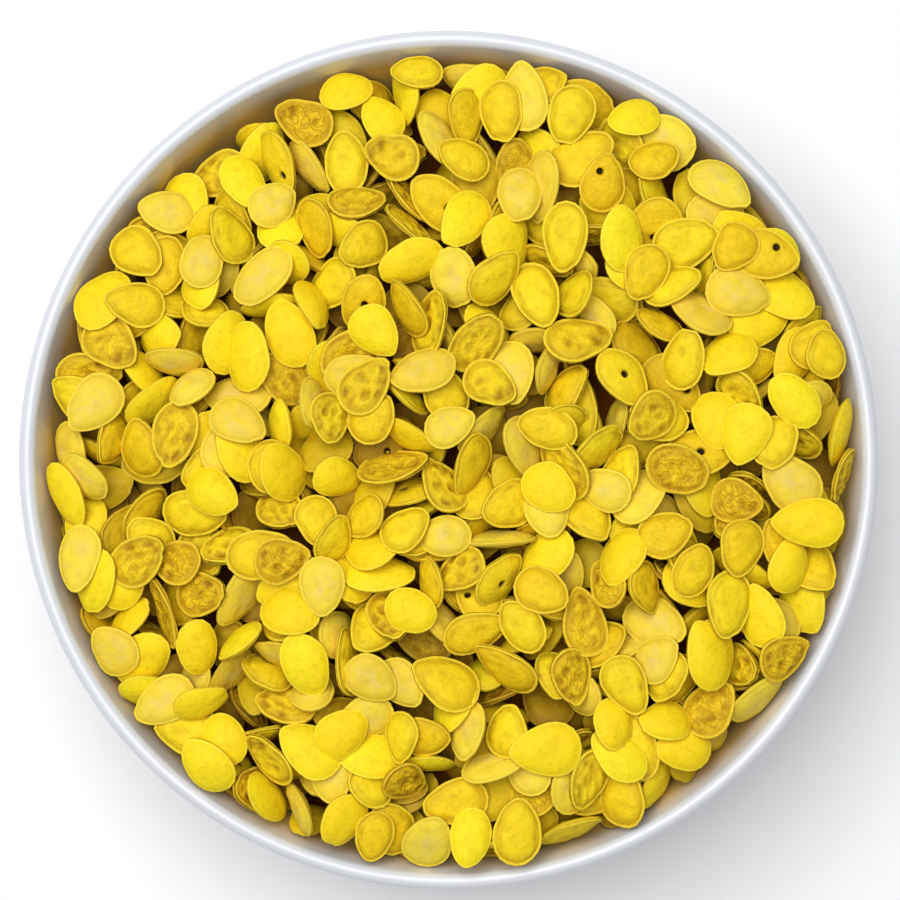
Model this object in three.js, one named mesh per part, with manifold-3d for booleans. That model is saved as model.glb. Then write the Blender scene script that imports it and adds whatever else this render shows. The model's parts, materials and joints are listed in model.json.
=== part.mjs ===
// A white glazed bowl, filled and slightly heaped with roasted pumpkin seeds.
// Units are millimetres and +Z is up. The origin is the middle of the foot ring's underside, on the table.
// The bowl is one turned solid. The seeds are one solid too: a core that fills the bowl, with the seeds
// that show fused on, each at its true size and where it came to rest when it was dropped on the heap.
import * as THREE from "three";
import { mergeVertices } from "three/addons/utils/BufferGeometryUtils.js";
import Module from "manifold-3d";

// Bowl
const RIM_HEIGHT = 60;
const RIM_RADIUS = 90; // outermost
const WALL = 3.6;
const FLOOR_HEIGHT = 8; // inside, in the middle
const FLARE = 18; // degrees that the wall stands off upright at the rim
const FOOT_RADIUS = 41;
const FOOT_WIDTH = 4;
const FOOT_BEVEL = 0.6;
const FOOT_RECESS = 2.5; // how far the underside stands off the table inside the foot ring
const BOWL_SIDES = 56;
const WALL_STEPS = 6;
const STEP_POWER = 0.7; // below 1, steps along the inside get closer towards the rim
const LIP_ANGLES = [0, 45, 90, 135]; // degrees round the lip, from its outermost point

// Seeds: half length, half width and half thickness of a middling one
const SEED_HALF = [6.75, 4.85, 1.75];
const SEED_SCALE = [0.84, 1.18];
const WIDTH_FOLLOWS = 0.5; // share of a seed's scale that its width takes
const SEED_WIDTH_SPREAD = [0.92, 1.08];
const SEED_THICKNESS_SPREAD = [0.85, 1.15];
const SEED_SIDES = 6;
const TIP_TAPER = 0.2; // how much narrower the half with the tip is
const FACE_SHARE = 0.56; // size of a seed's flat face against its outline
const ROOT_DEPTH = 1.6; // in half thicknesses: depth of a seed's low point, which sinks into what it lies on
const LEAST_LEAN = 5; // degrees that a seed lies off level
const MOST_LEAN = 78;
const LEAN_SPREAD = 90; // what the steepest draw adds to the least, before it is held to the most
const LEAN_POWER = 0.9;

// Heap
const EDGE_DROP = 1; // seeds' tops below the rim, at the wall
const DOME_RISE = 8; // heap's middle above its edge
const SLOPE_RISE = 2.5; // one side of the heap is this much higher and the other this much lower
const SLOPE_SIDE = -30; // degrees round from +X to the high side
const HOLLOW_DEPTH = 6; // at the wall on one side, where seeds were taken
const HOLLOW_SIDE = 120; // degrees round from +X
const HOLLOW_REACH = 28;
const SEED_BED = 12; // depth of loose seeds over the core that the drop starts from
const SEEDS_DROPPED = 1200;
const MOST_PROUD = 4; // a seed that would stand further than this over the heap's top is left out
const SHOWS_MM2 = 50; // a seed that shows less than this from above is left to the core
const SHOWS_AT_WALL_MM2 = 34; // the same near the wall, where seeds stand steeper
const PRESS = 1.1; // how far a seed is pressed into what it lies on, so that they fuse
const FUSED_MM3 = 1.5; // a seed that shares less than this with those under it sinks until it does
const SINK_STEP = [0.3, 0.6]; // inwards, as the wall under it does, and down
const MOST_SINKS = 12;
const WALL_CLEARANCE = 0.6; // seeds to the bowl's wall, measured level
const CORE_DEPTH = 1.6; // core's top under the middle height of the seeds around
const CORE_REACH = 6; // how far that middle height is taken over
const CORE_INSET = 0.9; // core to the bowl
const CORE_EDGE = 4.5; // core's edge to the inside's, along the level
const CORE_SIDES = 30;
const CORE_RINGS = 6; // of its top
const CORE_STEPS = 5; // of its underside

// Drop
const PLACES = [4, 80]; // a seed falls on the lowest of this many: the first seed and the last
const PLACE_INSET = 1.5; // places to the wall
const LIES = 16; // ways of lying that it tries there
const FLATTER_EVERY = 4; // after each so many lies, it may go on with flatter ones
const LIE_SHIFT = 5; // how wide around the place it tries them
const PROUD_FREE = 1.5; // beyond this height over the heap's top, a lie counts as worse by what it is prouder
const TOO_PROUD = 1.5; // it does while its best lie is prouder than this
const FLATTER = 0.88;
const OUTWARD = 0.6; // height that it gives up for each mm that a lie is further out: it slides to the wall
const MOVES = 24; // small ones that it settles by
const MOVE_SHIFT = 1.2;
const MOVE_TURN = 0.1; // radians
const MOVE_LEAN = 0.05;
const WALL_LEAN = 0.4; // the same near the wall, where seeds lean on it
const WALL_REACH = 14;

// Height grid that the seeds are dropped on
const CELL = 0.6;
const CELLS = 2 * Math.ceil(RIM_RADIUS / CELL) + 1;
const SOLID_RIM = 500; // height given to every place beyond the bowl's inside

const radians = THREE.MathUtils.degToRad;

// The lip is a half round, and the inner face ends where it starts: there the face stands at FLARE.
const LIP_RADIUS = WALL / 2;
const INNER_RADIUS = RIM_RADIUS - LIP_RADIUS * (1 + Math.cos(radians(FLARE)));
const INNER_DEPTH = RIM_HEIGHT - LIP_RADIUS * (1 - Math.sin(radians(FLARE))) - FLOOR_HEIGHT;
const WALL_POWER = INNER_RADIUS / (Math.tan(radians(FLARE)) * INNER_DEPTH);

// Height of the bowl's inner face at a distance from the middle.
function insideHeight(radius) {
  return FLOOR_HEIGHT + INNER_DEPTH * (radius / INNER_RADIUS) ** WALL_POWER;
}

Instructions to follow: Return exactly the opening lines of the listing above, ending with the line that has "const LIP_ANGLES = [0, 45, 90, 135];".

Answer for the task:
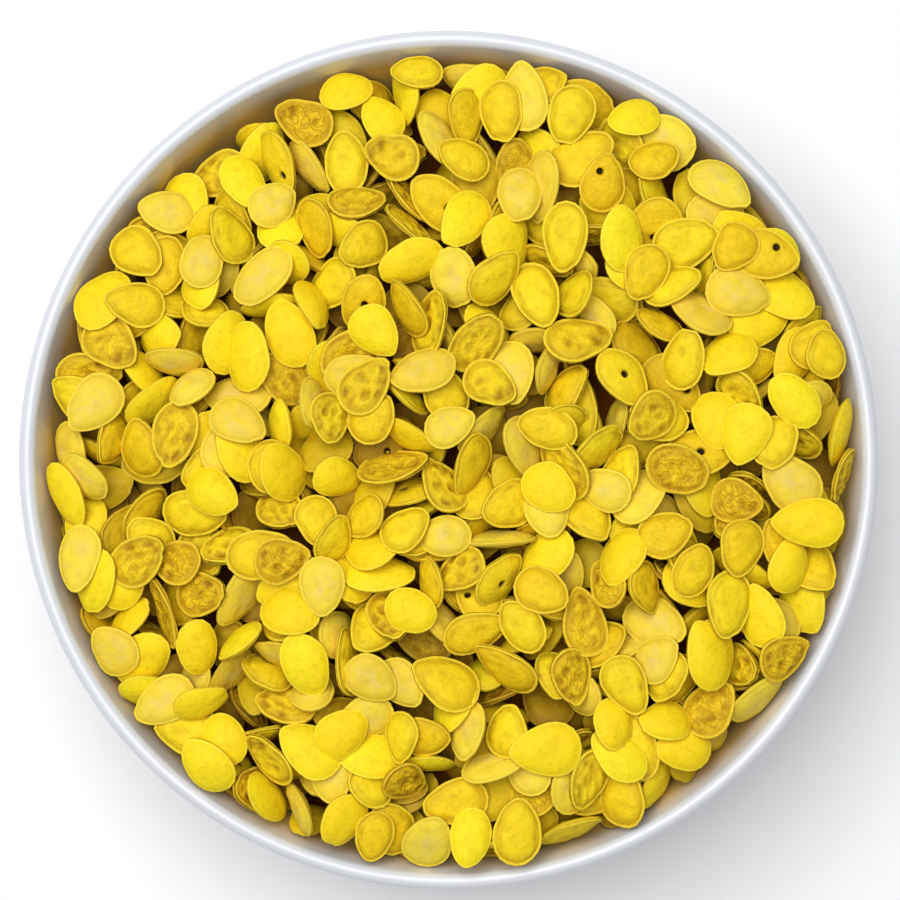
Model this object in three.js, one named mesh per part, with manifold-3d for booleans. That model is saved as model.glb. Then write the Blender scene script that imports it and adds whatever else this render shows. The model's parts, materials and joints are listed in model.json.
=== part.mjs ===
// A white glazed bowl, filled and slightly heaped with roasted pumpkin seeds.
// Units are millimetres and +Z is up. The origin is the middle of the foot ring's underside, on the table.
// The bowl is one turned solid. The seeds are one solid too: a core that fills the bowl, with the seeds
// that show fused on, each at its true size and where it came to rest when it was dropped on the heap.
import * as THREE from "three";
import { mergeVertices } from "three/addons/utils/BufferGeometryUtils.js";
import Module from "manifold-3d";

// Bowl
const RIM_HEIGHT = 60;
const RIM_RADIUS = 90; // outermost
const WALL = 3.6;
const FLOOR_HEIGHT = 8; // inside, in the middle
const FLARE = 18; // degrees that the wall stands off upright at the rim
const FOOT_RADIUS = 41;
const FOOT_WIDTH = 4;
const FOOT_BEVEL = 0.6;
const FOOT_RECESS = 2.5; // how far the underside stands off the table inside the foot ring
const BOWL_SIDES = 56;
const WALL_STEPS = 6;
const STEP_POWER = 0.7; // below 1, steps along the inside get closer towards the rim
const LIP_ANGLES = [0, 45, 90, 135]; // degrees round the lip, from its outermost point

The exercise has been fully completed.